Caro Masini, quella "Bella stronza" che Fedez vuole fare sua per noi rappresentava altro
La decisione del rapper di eseguire il brano di successo degli anni '90 a Sanremo 2025 solleva interrogativi su espressione artistica, responsabilità sociale e strategia mediatica

"Bella stronza", due parole che hanno segnato un'epoca. Forti, violente, ma al tempo stesso intrise di dolore e romanticismo. Suona strano, certo, ma nel 1995 quando Marco Masini la cantò con la sua voce graffiante, non faceva altro che trasformare una ferita personale in un fenomeno di costume. Oggi, però, la musica è cambiata, in tutti i sensi, e il Festival di Sanremo è già nell'occhio del ciclone proprio per la scelta di Fedez di portare "Bella stronza" sul palco dell'Ariston, nella serata delle cover, insieme al suo autore originale. Una decisione che sta dividendo il pubblico e gli addetti ai lavori, in un momento storico particolarmente sensibile al tema della violenza di genere.

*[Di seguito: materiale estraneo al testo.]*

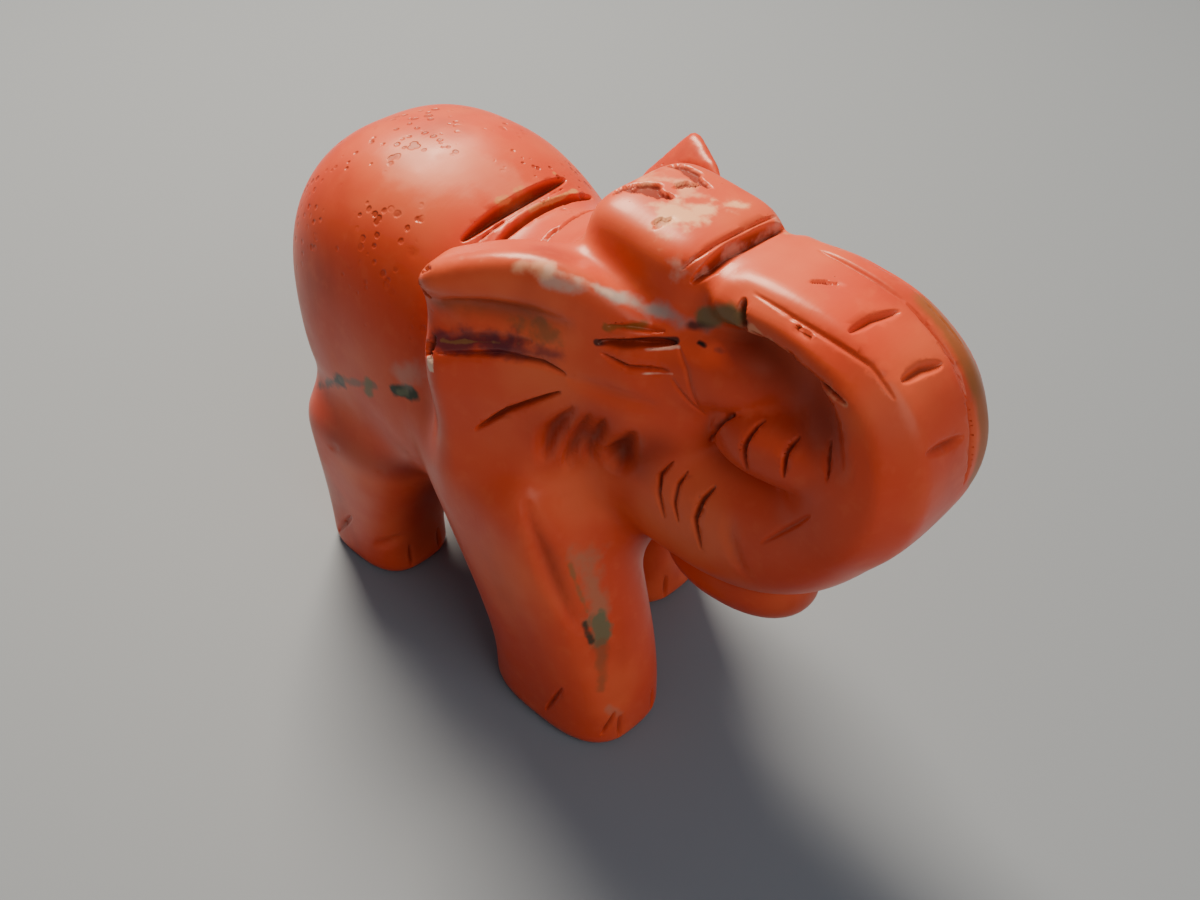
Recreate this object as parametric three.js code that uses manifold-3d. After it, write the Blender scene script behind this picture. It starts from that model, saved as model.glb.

Le parole che fanno discutere
Il brano, che all'epoca rappresentò uno degli apici della carriera di Masini, contiene versi che oggi risultano quantomeno problematici: "Bella stronza / che ti fai vedere in giro / per alberghi e ristoranti / con il culo sul Ferrari". Parole che negli anni '90 passarono appunto come l'espressione cruda di un dolore sentimentale, ma che nel 2025 assumono una connotazione diversa, in un'epoca in cui il linguaggio sulla donna è giustamente sotto esame. Lo stesso Giancarlo Bigazzi che firmò il testo aveva più volte difeso la canzone definendola "struggente e romantica", sottolineando come il linguaggio diretto fosse una scelta stilistica per parlare ai giovani. Ma nel 2025, con i femminicidi nelle cronache quotidiane e una rinnovata sensibilità sul linguaggio di genere, quella stessa direzione artistica assume connotazioni diverse.
Carlo Conti prova a spegnere il fuoco, basterà?
Carlo Conti, che il Festival condurrà, ha già cercato di smorzare le polemiche: "Dovete ascoltarlo perché sarà una versione 2.0, una versione nuova di quel brano di Marco Masini. Sarà adattata ai tempi." Una promessa che però non ha placato gli animi, soprattutto sui social network, dove il dibattito infuria. Ma la controversia va oltre il semplice testo. I critici sostengono che eseguire questa canzone nel 2025 invii un messaggio problematico, indipendentemente da qualsiasi reinterpretazione moderna.
E se fosse una strategia di Fedez?
A rendere quella mitica canzone "inopportuna" sull'attuale palco dell'Ariston, è anche il suo accostamento a Fedez e al momento personale che sta vivendo (ancora in piena separazione mediatica da Chiara Ferragni). La decisione di portare proprio "Bella stronza" sul palco più importante della musica italiana sembra più una mossa calcolata che un omaggio artistico. Oltretutto, il rapper, maestro indiscusso della comunicazione social, sa bene che ogni sua mossa viene amplificata dal circo mediatico.
Caro Masini, sei sicuro di quello che fai?
Marco Masini, che salirà sul palco per duettare con Fedez, si trova in una posizione, a parer nostro, molto delicata. Da una parte, la possibilità di riportare un suo successo storico all'attenzione del grande pubblico; dall'altra, il rischio di vedere la sua creazione strumentalizzata in un contesto completamente diverso da quello originale.
Gli interrogativi sul Festival
Ma l'altra vera domanda è se il Festival di Sanremo, che negli ultimi anni ha cercato di posizionarsi come evento culturale oltre che musicale, possa permettersi di ospitare un'esibizione potenzialmente così divisiva. La musica deve certamente mantenere la sua libertà espressiva, ma c'è differenza tra libertà artistica e opportunismo mediatico. Si tratta di questo? Parrebbe di sì. Oltretutto in un'epoca in cui ogni parola ha un peso specifico maggiore, grazie (o a causa) dei social media, la responsabilità di chi sale su un palco come quello dell'Ariston dovrebbe essere quella di contribuire a un'evoluzione positiva del linguaggio e della cultura, non di cavalcare polemiche per visibilità personale.
Specchio della società
Mentre ci avviciniamo all'esibizione, una cosa è certa: quella che una volta era una diretta espressione di dolore degli anni '90 si è trasformata in uno specchio che riflette le nostre discussioni in evoluzione su genere, media e responsabilità artistica.